China's emissions trading scheme, firms’ R&D investment and emissions reduction
Economic Analysis and Policy
As the world's largest energy consumer and carbon emitter, China accounts for approximately one-third of global carbon dioxide (CO2) emissions. Launched in 2021, China's national emissions trading scheme (ETS) has become a well-established market-based instrument in the country's efforts to peak CO2 emissions and achieve carbon neutrality. This study, viewed as a quasi-natural experiment, examines the impact of China's ETS pilots. We evaluate the carbon emissions reduction effects and associated mechanisms of China's pilots using a propensity score-matched difference-in-differences model (PSM-DID) and Chinese State Administration of Tax (SAT) data. The findings show that the ETS pilots have led to a 4.3% and 7.5% reduction in the carbon emissions intensity and total carbon emissions of firms, respectively.

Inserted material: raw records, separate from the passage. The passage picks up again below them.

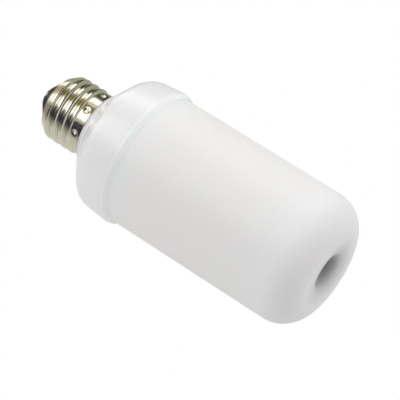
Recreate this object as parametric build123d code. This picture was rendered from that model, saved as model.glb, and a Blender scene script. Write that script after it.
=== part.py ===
from build123d import *
from math import atan2, cos, degrees, radians, sin, tan
import os

# Flame effect LED bulb with an E27 screw cap. It stands on its head, so the cap points up.
# Sizes are in millimetres. Heights are measured up from the ring that the head stands on.

# Diffuser: a frosted tube with a closed, dished head
diffuser_radius = 26.0
diffuser_length = 88.2
diffuser_wall = 1.5
head_fillet = 12.0
standing_ring_width = 1.8
dish_radius = 12.0
dish_angle = radians(21)
funnel_lip_radius = 4.4
funnel_angle = radians(62)
funnel_tip_radius = 2.5
head_facets = 3

# Housing: collar, shoulder and the neck that goes up inside the cap
housing_height = 26.0
collar_overlap = 8.0
collar_clearance = 0.1
rim_wall = 1.35
rim_round_height = 3.4
rim_facets = 2
shoulder_excess = 0.4
shoulder_drop = 11.55
shoulder_root_drop = 1.48
shoulder_fillet = 7.5
top_face_width = 0.95
top_edge = 0.4
housing_wall = 1.8
seat_lip = 0.2
neck_wall = 1.5
neck_clearance = 0.35
neck_end_gap = 2.0

# Screw cap: a thin shell with ridges at the E27 pitch, crests and roots
thread_pitch = 3.629
thread_major_radius = 13.15
thread_depth = 1.02
thread_length = 11.8
thread_lead = 0.09
shell_wall = 0.3
skirt_step = 0.55
skirt_cover = 1.7
skirt_show = 3.0
skirt_gap = 0.05
shell_end_step = 0.35
shell_cone_height = 3.3
shell_cone_width = 2.5
shell_fold_width = 0.7

# Insulator and centre contact at the tip of the cap
insulator_height = 4.2
insulator_tip_radius = 5.1
insulator_edge = 0.4
insulator_step = 0.5
insulator_flange_thickness = 1.8
insulator_clearance = 0.1
contact_radius = 4.5
contact_thickness = 0.9
contact_edge = 0.5
solder_radius = 3.2
solder_height = 0.8
stem_radius = 1.5
stem_length = 4.5

# Light engine: a core tube with a screwed flange, a rolled side board and a round end board
core_wall = 1.3
core_gap = 1.5
flange_gap = 0.4
flange_width = 5.9
flange_thickness = 1.6
end_ledge = 1.0
end_ledge_thickness = 1.2
end_board_thickness = 1.0
end_board_clearance = 0.1
side_board_thickness = 0.3
side_board_clearance = 0.05
side_board_seam = 1.2
side_board_margin = 2.1
led_columns = 12
led_rows = 8
led_end_margin = 4.4
led_width = 2.8
led_length = 3.5
led_height = 0.7
end_led_count = 3
end_led_circle_radius = 9.5
lead_slot_clearance = 0.8

# Screws that hold the core to the housing
screw_count = 3
screw_start_angle = 90
screw_radius = 1.1
screw_length = 7.0
screw_hole_clearance = 0.05
screw_head_radius = 2.0
screw_head_height = 1.4
screw_head_edge = 0.7
screw_recess_length = 2.6
screw_recess_width = 0.5
screw_recess_depth = 0.5
boss_radius = 2.6
thread_bite = 0.2

# Driver board in the neck and shoulder
board_thickness = 1.2
board_edge_gap = 0.78
board_wide_half_width = 13.0
board_wide_height = 8.0
board_lift = 2.8
board_end_gap = 2.2
rib_width = 1.0
rib_reach = 1.8
rib_gap = 0.05

# Parts on the driver board
part_standoff = 0.1
pin_width = 0.5
pin_reach = 1.6
can_edge = 0.4
can_groove_depth = 0.35
can_groove_width = 0.9
can_groove_inset = 1.5
can_lift = 0.5
input_can_clearance = 1.28
input_can_length = 11.5
input_can_pin_pitch = 3.5
output_can_radius = 3.15
output_can_length = 8.5
output_can_pin_pitch = 2.5
buck_drum_radius = 3.9
buck_drum_height = 7.5
buck_drum_flange = 1.2
buck_drum_waist = 2.9
filter_drum_radius = 3.0
filter_drum_height = 5.5
filter_drum_flange = 1.0
filter_drum_waist = 2.2
resistor_radius = 1.6
resistor_length = 7.0
resistor_edge = 0.7
bridge_size = (4.7, 3.9, 2.4)
bridge_leg_count = 2
bridge_leg_pitch = 2.5
chip_size = (4.9, 3.9, 1.5)
chip_leg_count = 4
chip_leg_pitch = 1.27
leg_width = 0.4
leg_thickness = 0.2
foot_length = 1.0
diode_size = (4.3, 2.6, 2.1)
diode_tab_size = (0.6, 1.4, 1.2)
small_resistor_size = (2.0, 1.25, 0.5)
small_capacitor_size = (2.0, 1.25, 0.9)

# Where those parts stand on the board, from its centre line
shoulder_column = 6.4
chip_column = 8.4
chip_row_shift = -0.6
small_column = 3.6
small_row_high = 2.2
small_row_low = -0.2
resistor_edge_gap = 4.6
bridge_edge_gap = 4.8
bridge_small_shift = 5.2
input_can_shift = 0.6
filter_drum_rise = 5.6
diode_lift = 2.4

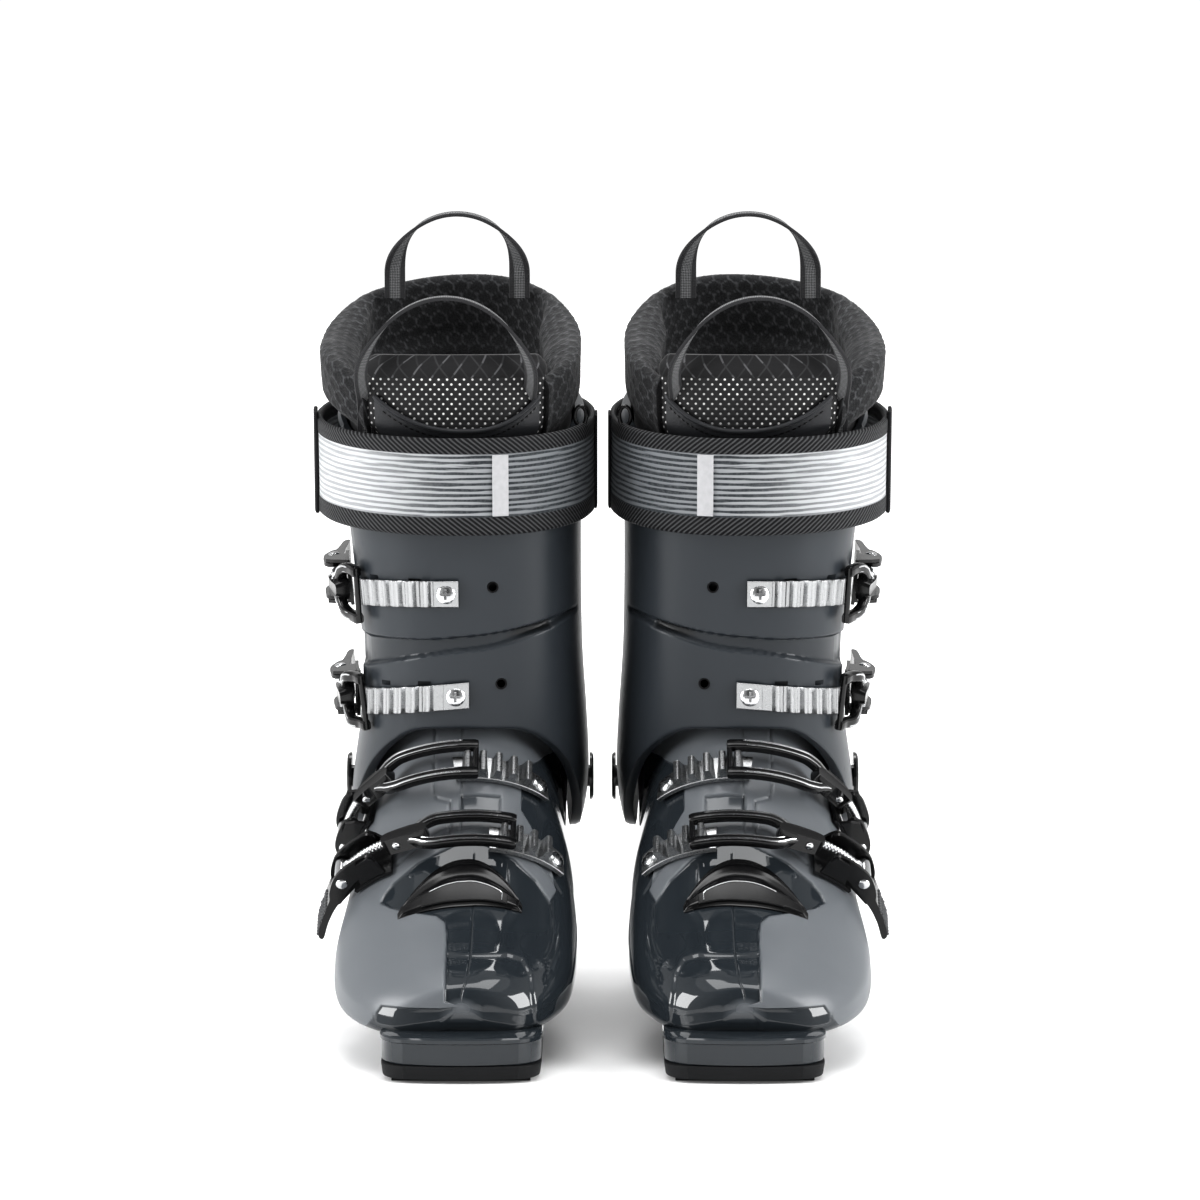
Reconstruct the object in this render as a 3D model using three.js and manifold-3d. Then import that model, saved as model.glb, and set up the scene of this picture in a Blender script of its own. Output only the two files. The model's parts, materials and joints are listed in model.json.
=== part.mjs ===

Firms in the ETS pilot regions reduce carbon emissions and intensity mainly by increasing firms’ willingness and investment in R&D. Further investigation reveals heterogeneity in carbon emissions reduction among firms of different sizes, leverage ratios, and ownership. The findings suggest that in order to fully realize the emissions reduction potential of the ETS pilots, the government should expand the range of entities covered and improve the liquidity of the carbon market.